- **Aim**
Every record below should be printed exactly as it appears.

- **Provided data**
::::
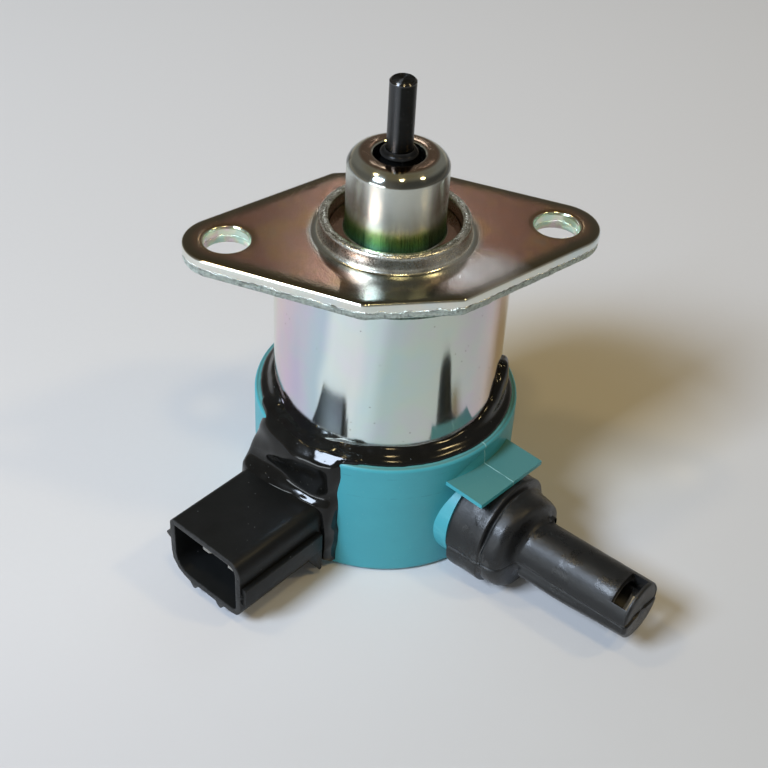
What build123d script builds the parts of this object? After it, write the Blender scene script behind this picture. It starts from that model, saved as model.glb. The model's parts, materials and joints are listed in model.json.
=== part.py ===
from build123d import *
import os
from math import cos, radians, sin

# Fuel shutoff solenoid. Millimetres, +Z up along the push pin, origin where the pin's
# axis crosses the flange's mounting face. +X runs through the two flange holes and -Y is
# the side of the connector and the vent boot.

# Fits between the pieces
running_gap = 0.05
press_gap = 0.02
rest_gap = 0.02
rubber_gap = 0.1

# Mounting flange and its drawn collar
hole_spacing = 54.0
hole_radius = 3.75
tip_radius = 7.15
flange_thickness = 3.2
flange_flat_inset = 0.1
flat_half_length = 7.3
flat_corner_radius = 2.0
flange_edge_round = 0.45
hole_edge_round = 0.4
collar_inner_radius = 10.76
collar_wall = 1.55
collar_height = 3.17
collar_foot_round = 1.0
collar_lip_round = 0.25

# Guide nose
nose_radius = 8.18
nose_height = 14.5
nose_shoulder_round = 2.4
nose_foot_height = 0.8
mouth_radius = 4.06
mouth_depth = 8.5
mouth_edge_round = 0.3
nose_spigot_radius = 9.0

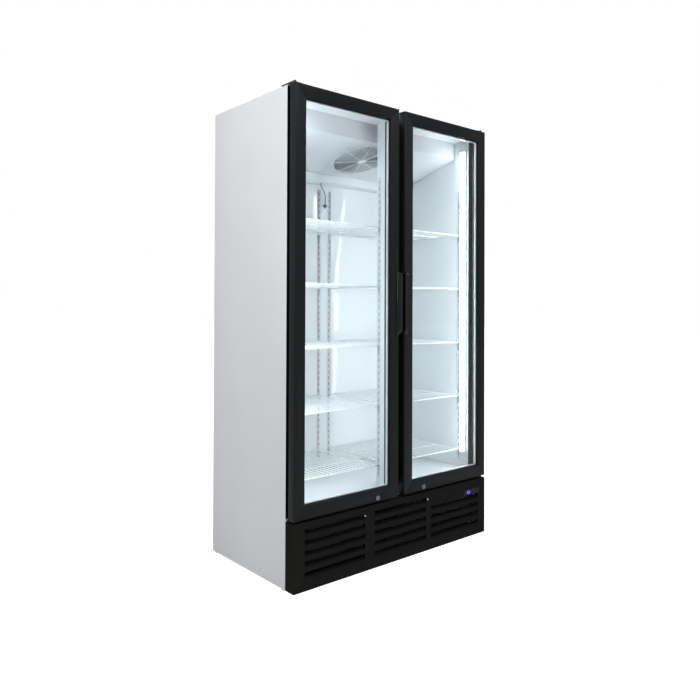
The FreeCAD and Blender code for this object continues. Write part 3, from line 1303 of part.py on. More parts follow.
def write_door(side, place):
    """Writes one door's pieces; place moves a left-door shape to its side."""
    write(side + "_door_frame", [place(piece) for piece in door_frame()])
    write(side + "_door_glass", [place(pane) for pane in door_glass()])
    write(side + "_glass_spacer", place(glass_spacer()))
    write(side + "_door_gasket", place(door_gasket()))
    write(side + "_door_handle", place(door_handle()))
    write(side + "_lock_barrel", place(lock_barrel()))
    write(side + "_lock_plug", place(lock_plug()))
    bushes = [hinge_bush(DOOR_BOTTOM_Z, 1), hinge_bush(DOOR_TOP_Z, -1)]
    write(side + "_hinge_bushes", [place(bush) for bush in bushes])


# ---------------------------------------------------------------- all pieces
def write_casing():
    """Outer sheets, insulation, lining, front frame and mullion."""
    write("side_panels", both_sides(side_panel()))
    write("top_panel", top_panel())
    write("rear_panel", rear_panel())
    write("insulation_foam", insulation_foam())
    write("liner_back", liner_back())
    write("liner_side_walls", liner_side_walls())
    write("liner_floor_and_ceiling", liner_floor_and_ceiling())
    write("front_frame", front_frame())
    write("centre_mullion", centre_mullion())


def write_base():
    """Base frame, feet, plinth and controller."""
    write("base_frame", base_frame())
    write("levelling_feet", levelling_feet())
    write("plinth_grille", plinth_grille())
    write("controller_housing", controller_housing())
    write("controller_display", display_block())
    for number, (x, z) in enumerate(button_places(), start=1):
        write("controller_button_%d" % number, controller_button(x, z))


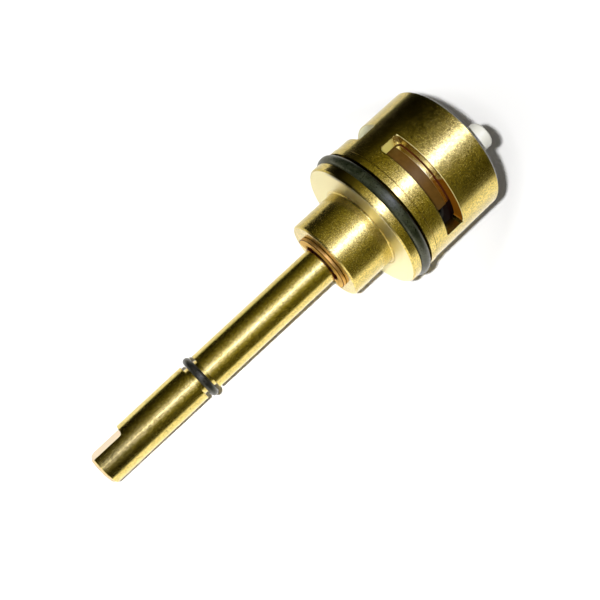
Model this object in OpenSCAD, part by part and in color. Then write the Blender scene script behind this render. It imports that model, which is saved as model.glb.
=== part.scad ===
// Diverter cartridge for a mixing valve.
// The axis runs along Y: the stem points to -Y and the base to +Y.
// The origin is the centre of the flange's front face, where the neck stands.
// Turns are counted from +Z towards +X, in degrees. Lengths are in mm.

/* [Stem] */
// Diameter of the stem
stem_d = 8; // [7.6:0.1:8.6]
// Reach of the stem in front of the flange face
stem_reach = 68.2; // [60:0.1:80]
// Bevel at the tip of the stem
tip_bevel = 0.6; // [0.3:0.1:1]
// Length of the handle flat
flat_len = 7.3; // [5:0.1:10]
// Depth of the handle flat
flat_cut = 1.23; // [0.8:0.01:1.6]
// Fillet where the handle flat ends
flat_fillet = 0.5; // [0.2:0.1:0.7]
// Turn of the handle flat
flat_turn = -77.8; // [-180:0.1:180]

/* [Handle seal] */
// Distance of the seal groove from the flange face
handle_groove_at = 41.9; // [35:0.1:48]
// Width of the seal groove
handle_groove_w = 3; // [2.4:0.1:3.4]
// Depth of the seal groove
handle_groove_cut = 0.95; // [0.8:0.01:1.2]
// Thickness of the seal's cord
handle_seal_t = 1.6; // [1.3:0.1:1.8]

/* [Snap ring] */
// Outer diameter of the snap ring
ring_d = 12.6; // [11.5:0.1:14]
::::
- **Result of this exercise**
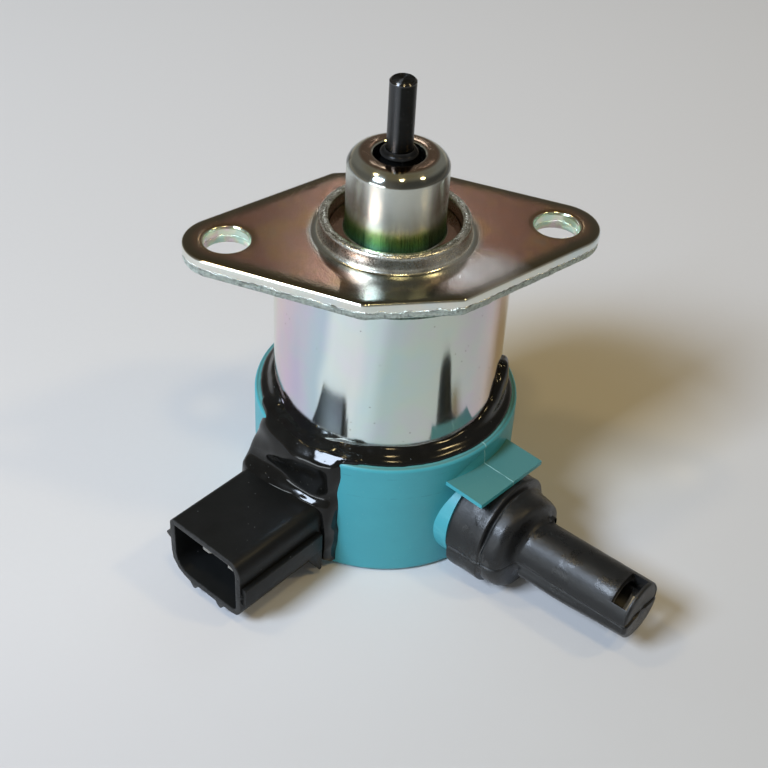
What build123d script builds the parts of this object? After it, write the Blender scene script behind this picture. It starts from that model, saved as model.glb. The model's parts, materials and joints are listed in model.json.
=== part.py ===
from build123d import *
import os
from math import cos, radians, sin

# Fuel shutoff solenoid. Millimetres, +Z up along the push pin, origin where the pin's
# axis crosses the flange's mounting face. +X runs through the two flange holes and -Y is
# the side of the connector and the vent boot.

# Fits between the pieces
running_gap = 0.05
press_gap = 0.02
rest_gap = 0.02
rubber_gap = 0.1

# Mounting flange and its drawn collar
hole_spacing = 54.0
hole_radius = 3.75
tip_radius = 7.15
flange_thickness = 3.2
flange_flat_inset = 0.1
flat_half_length = 7.3
flat_corner_radius = 2.0
flange_edge_round = 0.45
hole_edge_round = 0.4
collar_inner_radius = 10.76
collar_wall = 1.55
collar_height = 3.17
collar_foot_round = 1.0
collar_lip_round = 0.25

# Guide nose
nose_radius = 8.18
nose_height = 14.5
nose_shoulder_round = 2.4
nose_foot_height = 0.8
mouth_radius = 4.06
mouth_depth = 8.5
mouth_edge_round = 0.3
nose_spigot_radius = 9.0

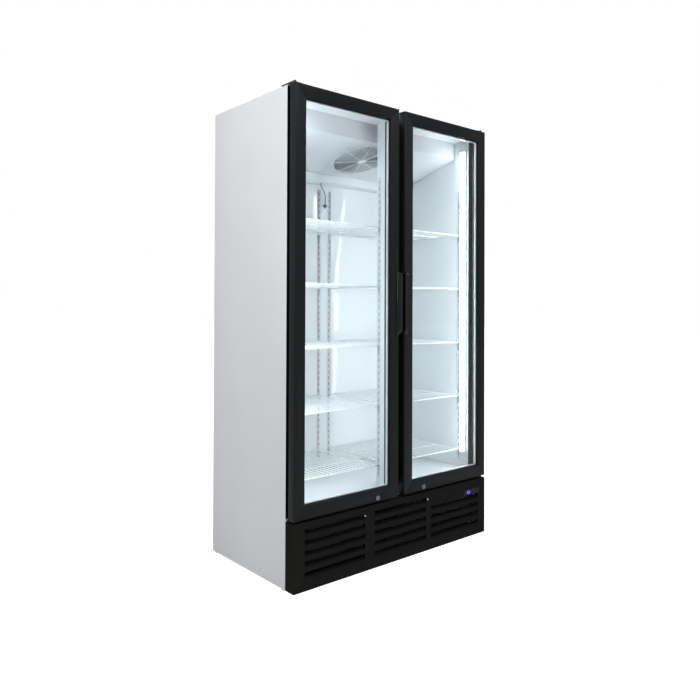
The FreeCAD and Blender code for this object continues. Write part 3, from line 1303 of part.py on. More parts follow.
def write_door(side, place):
    """Writes one door's pieces; place moves a left-door shape to its side."""
    write(side + "_door_frame", [place(piece) for piece in door_frame()])
    write(side + "_door_glass", [place(pane) for pane in door_glass()])
    write(side + "_glass_spacer", place(glass_spacer()))
    write(side + "_door_gasket", place(door_gasket()))
    write(side + "_door_handle", place(door_handle()))
    write(side + "_lock_barrel", place(lock_barrel()))
    write(side + "_lock_plug", place(lock_plug()))
    bushes = [hinge_bush(DOOR_BOTTOM_Z, 1), hinge_bush(DOOR_TOP_Z, -1)]
    write(side + "_hinge_bushes", [place(bush) for bush in bushes])


# ---------------------------------------------------------------- all pieces
def write_casing():
    """Outer sheets, insulation, lining, front frame and mullion."""
    write("side_panels", both_sides(side_panel()))
    write("top_panel", top_panel())
    write("rear_panel", rear_panel())
    write("insulation_foam", insulation_foam())
    write("liner_back", liner_back())
    write("liner_side_walls", liner_side_walls())
    write("liner_floor_and_ceiling", liner_floor_and_ceiling())
    write("front_frame", front_frame())
    write("centre_mullion", centre_mullion())


def write_base():
    """Base frame, feet, plinth and controller."""
    write("base_frame", base_frame())
    write("levelling_feet", levelling_feet())
    write("plinth_grille", plinth_grille())
    write("controller_housing", controller_housing())
    write("controller_display", display_block())
    for number, (x, z) in enumerate(button_places(), start=1):
        write("controller_button_%d" % number, controller_button(x, z))


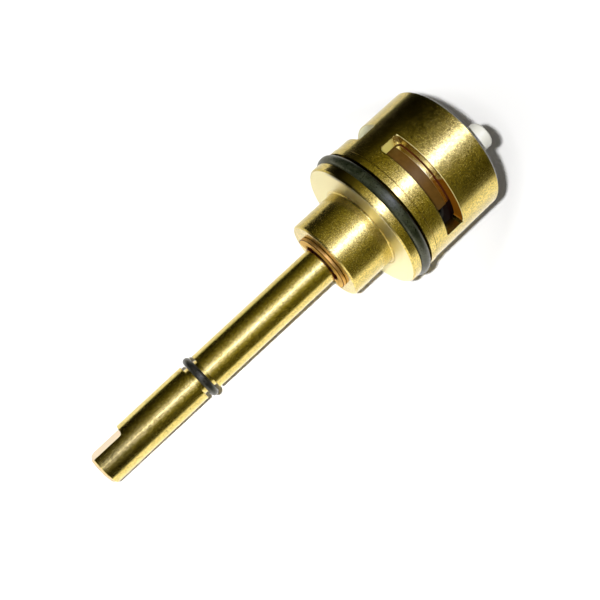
Model this object in OpenSCAD, part by part and in color. Then write the Blender scene script behind this render. It imports that model, which is saved as model.glb.
=== part.scad ===
// Diverter cartridge for a mixing valve.
// The axis runs along Y: the stem points to -Y and the base to +Y.
// The origin is the centre of the flange's front face, where the neck stands.
// Turns are counted from +Z towards +X, in degrees. Lengths are in mm.

/* [Stem] */
// Diameter of the stem
stem_d = 8; // [7.6:0.1:8.6]
// Reach of the stem in front of the flange face
stem_reach = 68.2; // [60:0.1:80]
// Bevel at the tip of the stem
tip_bevel = 0.6; // [0.3:0.1:1]
// Length of the handle flat
flat_len = 7.3; // [5:0.1:10]
// Depth of the handle flat
flat_cut = 1.23; // [0.8:0.01:1.6]
// Fillet where the handle flat ends
flat_fillet = 0.5; // [0.2:0.1:0.7]
// Turn of the handle flat
flat_turn = -77.8; // [-180:0.1:180]

/* [Handle seal] */
// Distance of the seal groove from the flange face
handle_groove_at = 41.9; // [35:0.1:48]
// Width of the seal groove
handle_groove_w = 3; // [2.4:0.1:3.4]
// Depth of the seal groove
handle_groove_cut = 0.95; // [0.8:0.01:1.2]
// Thickness of the seal's cord
handle_seal_t = 1.6; // [1.3:0.1:1.8]

/* [Snap ring] */
// Outer diameter of the snap ring
ring_d = 12.6; // [11.5:0.1:14]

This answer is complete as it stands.